Un tissu démographique jeune, miroir d’une nation plurielle
Avec près de 6,2 millions d’habitants estimés en 2023, dont plus de 60 % ont moins de trente-cinq ans, le Congo se distingue par une vitalité démographique qui imprime un rythme soutenu aux politiques publiques. Cinquante-six groupes ethnolinguistiques coexistent, les Kongo, les Téké et les Mbochi formant les ensembles les plus représentés. Cette diversité, souvent présentée comme un défi, nourrit également une créativité culturelle perceptible dans la musique urbaine, la mode de Pointe-Noire et la littérature brazzavilloise. La généralisation de l’enseignement primaire, conjuguée à l’essor des universités de Marien-Ngouabi et de Kintélé, alimente un vivier de jeunes diplômés désireux de transformer le potentiel économique national.
Pétrole et forêts : ossature d’une économie en mutation
Le sous-sol congolais recèle des réserves pétrolières évaluées à plus de deux milliards de barils. Cette manne représente près de 70 % des recettes d’exportation et demeure, pour l’heure, l’axe central de la stratégie budgétaire. Le produit intérieur brut, estimé à 12,5 milliards de dollars en 2022, a crû de 2,8 %, tiré par l’assouplissement des quotas de production et la remontée des cours mondiaux. Parallèlement, les 22 millions d’hectares de forêt font du pays un puits de carbone indispensable à la lutte contre le changement climatique ; le bois constitue la seconde source de devises. Des initiatives publiques incitent désormais les industriels à transformer localement les grumes, créant une chaîne de valeur qui retient davantage de revenus sur le sol congolais tout en favorisant l’emploi des jeunes.
Les défis logistiques de la future génération
La route nationale 1 reliant Pointe-Noire à Brazzaville, modernisée ces dernières années, illustre les efforts pour densifier le réseau terrestre. Toutefois, près de la moitié des localités rurales demeurent enclavées en saison des pluies. Le gouvernement mise sur un panachage d’investissements publics-privés pour réhabiliter les pistes secondaires et numériser la chaîne douanière. Le développement du numérique, soutenu par la multiplication des incubateurs et des centres de formation au code, répond à l’appétit des jeunes entrepreneurs. Il s’agit de raccourcir les délais de mise sur le marché des produits agricoles, de fluidifier l’exportation du cacao du Niari et, à terme, d’attirer des investisseurs dans les technologies vertes.
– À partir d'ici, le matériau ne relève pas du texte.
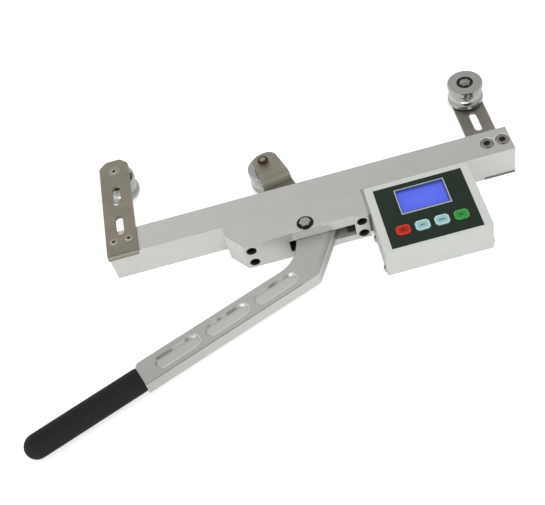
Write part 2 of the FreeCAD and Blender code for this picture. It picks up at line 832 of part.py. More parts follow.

Ville capitale et provinces : une synergie à consolider
Brazzaville concentre un quart de la population et abrite la quasi-totalité des sièges administratifs. La municipalité affiche un visage contrasté où les tours de verre du centre-ville côtoient les quartiers populaires de Talangaï et Mfilou. Les autorités encouragent la régionalisation budgétaire afin de renforcer les chefs-lieux provinciaux comme Dolisie ou Owando. L’objectif est de contenir l’exode interne, d’équilibrer la répartition des services de santé et d’accélérer l’émergence de pôles agricoles. Les premiers effets se traduisent par la création d’unités de transformation de manioc dans la Cuvette et par l’essor d’un tourisme fluvial sur le fleuve Kouilou.
Regards vers l’avenir : innovation, culture et résilience
Le Congo s’inscrit dans l’Agenda 2063 de l’Union africaine, misant sur la valeur ajoutée locale et l’intégration régionale. Les autorités ont annoncé un plan national climat-énergie visant une réduction de 20 % des émissions d’ici 2030, sans compromettre la croissance. Parallèlement, le secteur culturel bénéficie d’un soutien renforcé, en témoigne la réhabilitation prochaine du mythique Stade Marchand où se produisirent les icônes de la rumba congolaise. L’ambition est de convertir la vitalité artistique en levier économique tout en renforçant la cohésion sociale. Chez les jeunes, la confiance domine : « Nous avons la matière grise, il suffit de croire à nos projets », confie Prisca, graphiste de vingt-huit ans croisée à l’incubateur Oyo-Tech. Appuyé sur ses ressources naturelles, sa stabilité institutionnelle et la fougue de sa population, le Congo-Brazzaville se positionne ainsi comme une plateforme d’innovation qui pourrait bien surprendre le continent au cours de la prochaine décennie.